Future Tense

The Complicated Rules That Govern the Naming and Mapping of Celestial Bodies

Late sci-fi writer Ray Bradbury

Photo by Charley Gallay/Getty Images

Naming an eight-pound baby (or even a puppy, for that matter) can cause massive amounts of familial strife. So it makes sense that christening celestial bodies—or their features—and figuring out their coordinates can spark conflict among normally level-headed scientists.

As Eric Hand reported in Nature this week, the team behind NASA’s Dawn mission, which is mapping the asteroid Vesta, is embroiled in a dispute with the International Astronomical Union, the body that handles space nomenclature, among other things. You may remember the IAU from space’s last big definition battle, over whether Pluto is a planet.

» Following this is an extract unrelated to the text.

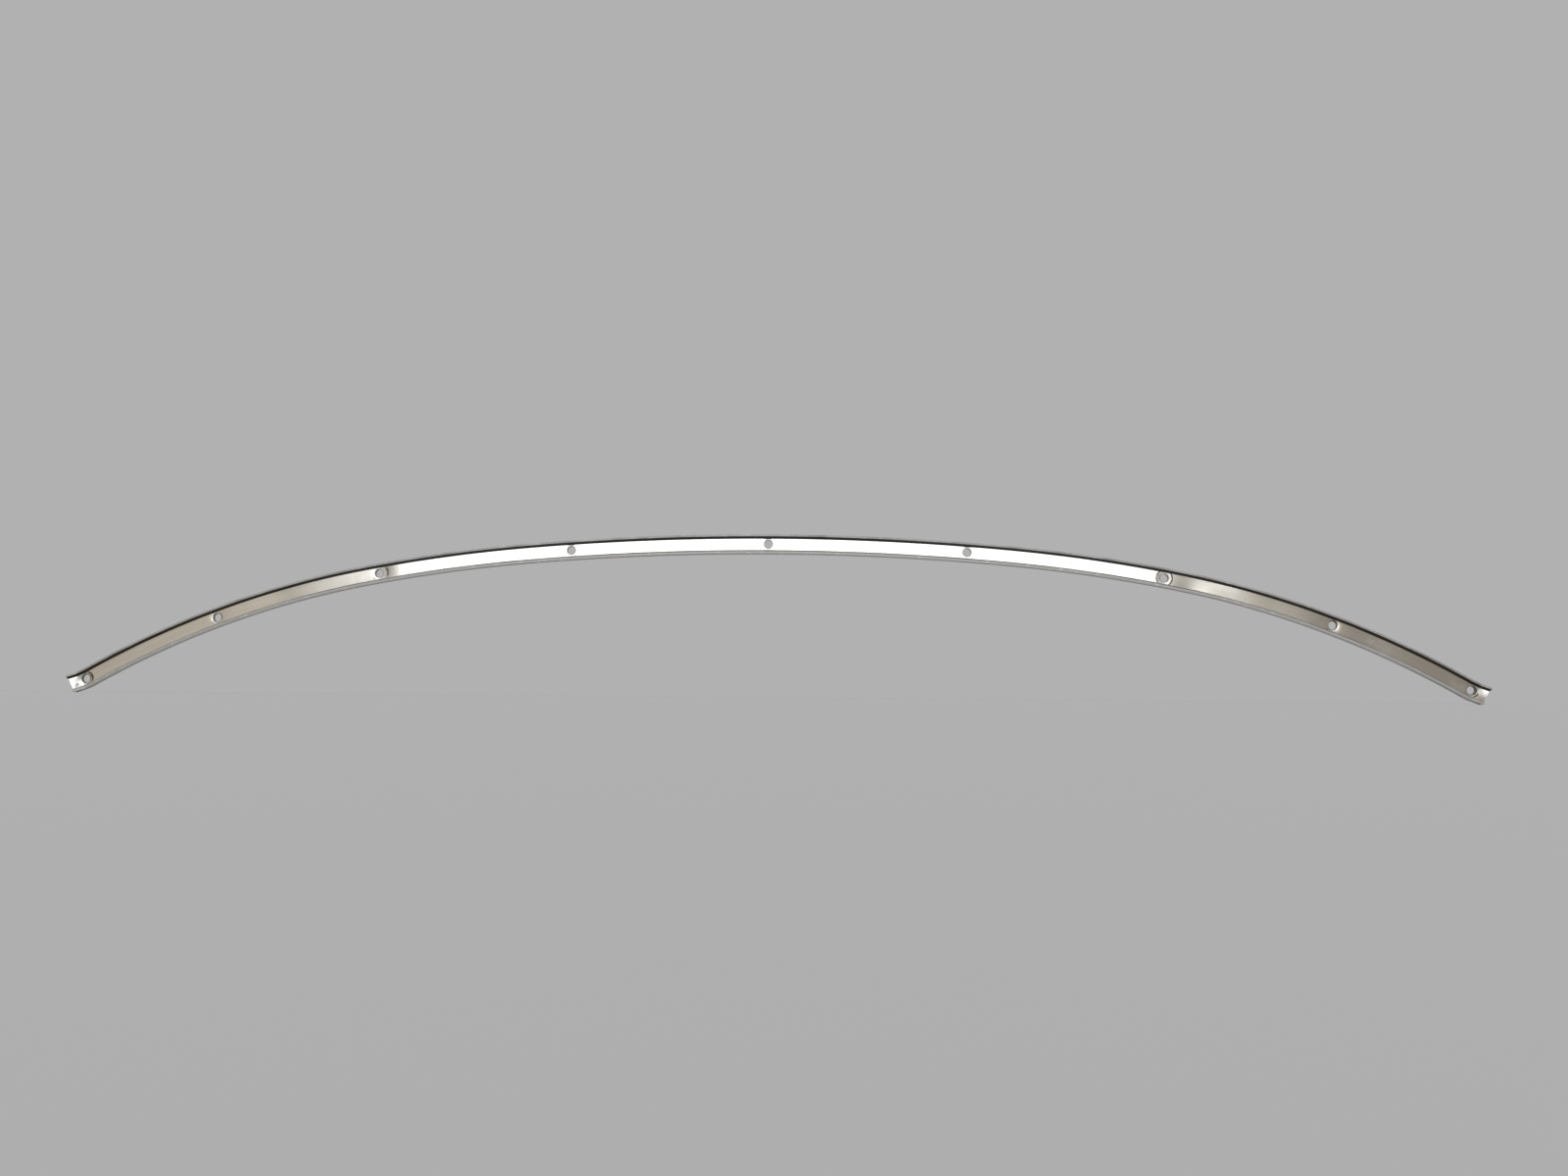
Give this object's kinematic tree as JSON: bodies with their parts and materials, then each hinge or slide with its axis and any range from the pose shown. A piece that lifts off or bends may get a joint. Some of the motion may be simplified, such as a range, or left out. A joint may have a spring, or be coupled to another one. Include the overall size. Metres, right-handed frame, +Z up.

According to Hand, the IAU and the Dawn team are at odds “over which coordinate system to use, and where to place the prime meridian from which longitude will be measured.” The Dawn team thinks that its preferences improve the mapping of Vesta, but the IAU does not want to budge from the guidelines it set before the NASA mission began.

The IAU’s rules have also plagued the Curiosity mission to Mars. For instance, the Curiosity folks wanted to name a mountain in the Gale crater after Robert Sharp, a geologist who died in 2004, but the IAU rules state that “large features such as mountains” have to bear Latin names. Officially, the mountain is now known as Aeolis Mons, though the Curiosity team continues to call it Mount Sharp informally, says Hand.

But the good news is that the IAU is not a total kill-joy: Craters and other features may be named after people. Accordingly, on Wednesday it was announced that the Curiosity landing site will be named in honor of Ray Bradbury, whose 92nd birthday would have been on Aug. 22.  Curiosity tweeted, “In tribute, I dedicate my landing spot on Mars to you, Ray Bradbury. Greetings from Bradbury Landing!”

Even the IAU must approve of bringing Earth-bound science fiction into space. As the Guardian notes, in 2001, after the death of sci-fi writer Douglas Adams, the IAU named an asteroid Arthurdent, after the hero of The Hitchhiker’s Guide to the Galaxy.